Extracted records
↓↓↓
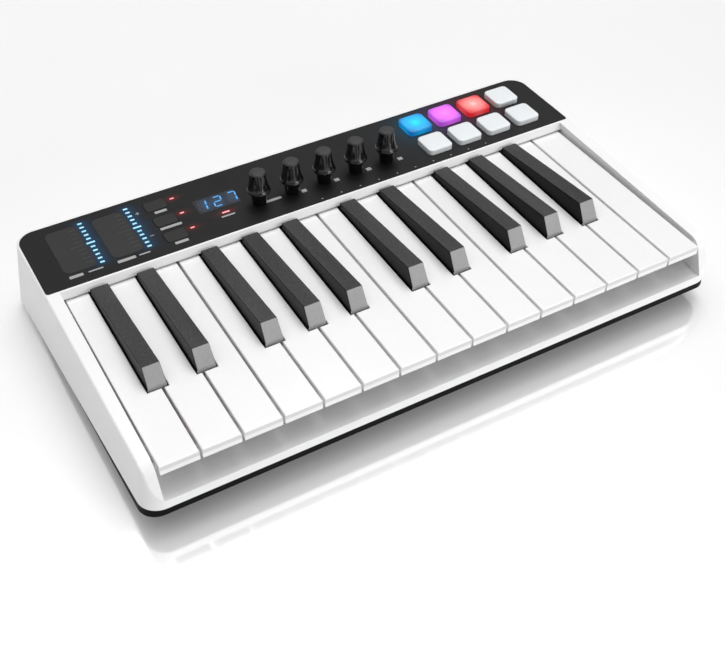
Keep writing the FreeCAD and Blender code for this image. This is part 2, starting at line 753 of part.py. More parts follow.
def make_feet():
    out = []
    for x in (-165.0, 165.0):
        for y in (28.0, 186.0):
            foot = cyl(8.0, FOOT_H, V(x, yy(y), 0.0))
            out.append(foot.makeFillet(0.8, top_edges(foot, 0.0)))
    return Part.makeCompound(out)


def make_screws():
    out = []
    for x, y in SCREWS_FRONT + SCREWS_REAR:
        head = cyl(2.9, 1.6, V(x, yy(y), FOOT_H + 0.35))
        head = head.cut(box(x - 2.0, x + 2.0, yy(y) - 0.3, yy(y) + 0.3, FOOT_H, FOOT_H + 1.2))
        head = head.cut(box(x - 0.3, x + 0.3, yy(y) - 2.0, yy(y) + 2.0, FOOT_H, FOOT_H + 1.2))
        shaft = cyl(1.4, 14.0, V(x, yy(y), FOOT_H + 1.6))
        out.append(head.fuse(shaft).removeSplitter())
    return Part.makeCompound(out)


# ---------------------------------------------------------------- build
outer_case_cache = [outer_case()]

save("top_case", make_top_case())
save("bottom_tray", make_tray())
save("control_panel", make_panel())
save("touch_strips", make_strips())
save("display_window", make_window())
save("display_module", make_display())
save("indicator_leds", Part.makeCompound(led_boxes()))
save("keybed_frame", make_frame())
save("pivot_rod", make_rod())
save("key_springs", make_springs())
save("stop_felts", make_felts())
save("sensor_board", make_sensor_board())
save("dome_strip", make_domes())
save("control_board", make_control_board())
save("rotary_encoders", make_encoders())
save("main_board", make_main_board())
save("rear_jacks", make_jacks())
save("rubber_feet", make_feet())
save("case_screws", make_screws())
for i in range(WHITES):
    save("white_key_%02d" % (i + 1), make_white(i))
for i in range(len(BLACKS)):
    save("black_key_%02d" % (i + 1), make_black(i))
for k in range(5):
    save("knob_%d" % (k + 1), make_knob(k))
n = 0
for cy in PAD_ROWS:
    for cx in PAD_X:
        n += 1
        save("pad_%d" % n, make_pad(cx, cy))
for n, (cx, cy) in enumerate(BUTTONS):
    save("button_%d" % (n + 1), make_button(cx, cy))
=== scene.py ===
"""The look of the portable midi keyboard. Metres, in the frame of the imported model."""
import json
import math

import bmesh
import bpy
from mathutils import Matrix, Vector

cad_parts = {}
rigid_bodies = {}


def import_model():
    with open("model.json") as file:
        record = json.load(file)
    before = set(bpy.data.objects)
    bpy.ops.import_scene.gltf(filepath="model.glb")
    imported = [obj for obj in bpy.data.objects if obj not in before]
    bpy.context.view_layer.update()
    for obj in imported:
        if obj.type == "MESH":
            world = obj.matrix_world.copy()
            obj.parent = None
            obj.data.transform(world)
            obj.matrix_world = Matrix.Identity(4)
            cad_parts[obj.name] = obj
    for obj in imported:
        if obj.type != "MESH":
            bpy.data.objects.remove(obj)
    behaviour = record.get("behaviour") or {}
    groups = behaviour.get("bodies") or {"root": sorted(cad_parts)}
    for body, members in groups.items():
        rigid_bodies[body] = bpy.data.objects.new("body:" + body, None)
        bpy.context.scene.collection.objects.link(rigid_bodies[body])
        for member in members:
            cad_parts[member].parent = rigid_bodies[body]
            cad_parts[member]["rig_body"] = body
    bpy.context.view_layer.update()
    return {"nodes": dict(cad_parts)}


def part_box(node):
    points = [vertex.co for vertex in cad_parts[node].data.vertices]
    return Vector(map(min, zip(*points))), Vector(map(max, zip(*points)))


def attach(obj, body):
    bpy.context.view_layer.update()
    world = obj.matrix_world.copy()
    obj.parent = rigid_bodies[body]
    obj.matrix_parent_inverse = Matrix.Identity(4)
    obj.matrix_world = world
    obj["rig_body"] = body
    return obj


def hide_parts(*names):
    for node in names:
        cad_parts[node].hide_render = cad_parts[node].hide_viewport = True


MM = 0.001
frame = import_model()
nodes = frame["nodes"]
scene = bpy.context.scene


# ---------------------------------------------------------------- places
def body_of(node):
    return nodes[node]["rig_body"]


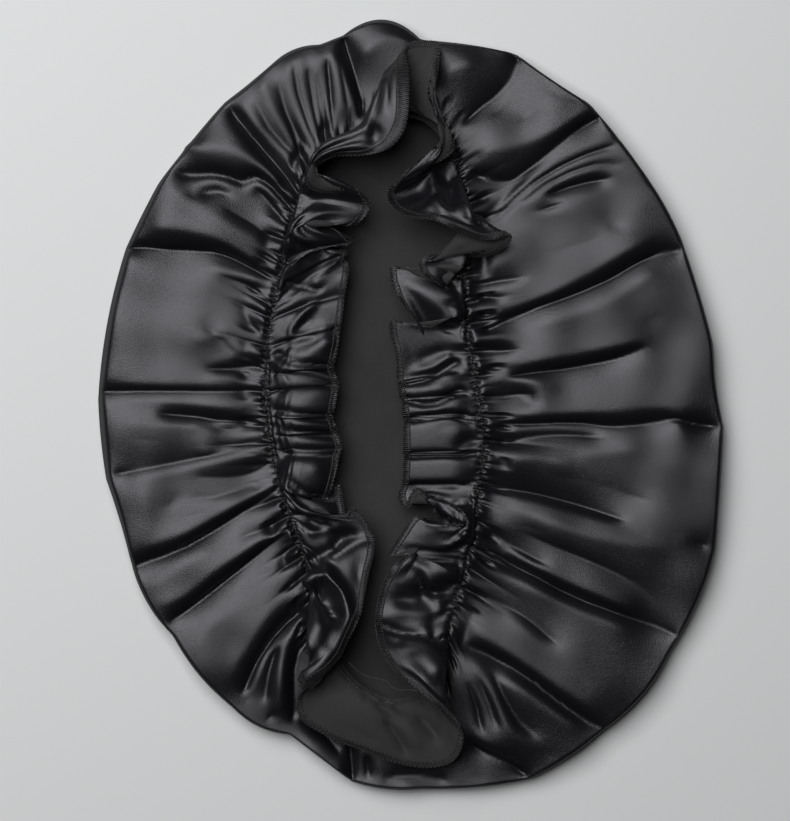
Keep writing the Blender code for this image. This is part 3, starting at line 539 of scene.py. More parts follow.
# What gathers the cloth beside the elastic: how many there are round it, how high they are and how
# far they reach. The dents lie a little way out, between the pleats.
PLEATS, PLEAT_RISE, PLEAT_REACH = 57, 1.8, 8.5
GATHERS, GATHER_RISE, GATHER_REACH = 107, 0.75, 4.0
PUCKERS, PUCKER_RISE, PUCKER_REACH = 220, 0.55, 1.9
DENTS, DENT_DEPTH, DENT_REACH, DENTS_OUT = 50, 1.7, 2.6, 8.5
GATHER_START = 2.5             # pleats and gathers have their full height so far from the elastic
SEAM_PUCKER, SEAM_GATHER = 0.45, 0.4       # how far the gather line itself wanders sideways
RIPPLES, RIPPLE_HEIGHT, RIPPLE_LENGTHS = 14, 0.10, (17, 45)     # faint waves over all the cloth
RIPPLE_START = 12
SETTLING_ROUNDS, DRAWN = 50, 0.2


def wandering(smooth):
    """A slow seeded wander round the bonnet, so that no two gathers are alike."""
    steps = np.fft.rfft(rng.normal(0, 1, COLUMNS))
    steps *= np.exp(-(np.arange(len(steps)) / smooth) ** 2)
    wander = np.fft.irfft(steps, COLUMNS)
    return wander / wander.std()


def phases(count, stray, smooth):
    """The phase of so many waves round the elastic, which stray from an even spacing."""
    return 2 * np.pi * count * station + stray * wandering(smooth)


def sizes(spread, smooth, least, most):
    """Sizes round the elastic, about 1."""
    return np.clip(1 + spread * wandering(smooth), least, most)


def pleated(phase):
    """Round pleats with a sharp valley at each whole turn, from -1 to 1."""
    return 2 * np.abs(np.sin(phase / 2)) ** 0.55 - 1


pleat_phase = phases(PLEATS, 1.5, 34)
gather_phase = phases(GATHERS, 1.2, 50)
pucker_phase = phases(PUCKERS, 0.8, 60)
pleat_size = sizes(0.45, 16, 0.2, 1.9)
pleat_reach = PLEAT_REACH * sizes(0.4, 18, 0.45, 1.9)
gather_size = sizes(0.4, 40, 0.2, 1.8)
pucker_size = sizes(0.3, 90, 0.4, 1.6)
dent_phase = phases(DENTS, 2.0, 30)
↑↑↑
Exercise goal: Work out how many lines above have the string "This" in them, and give only the number.

Reply: 2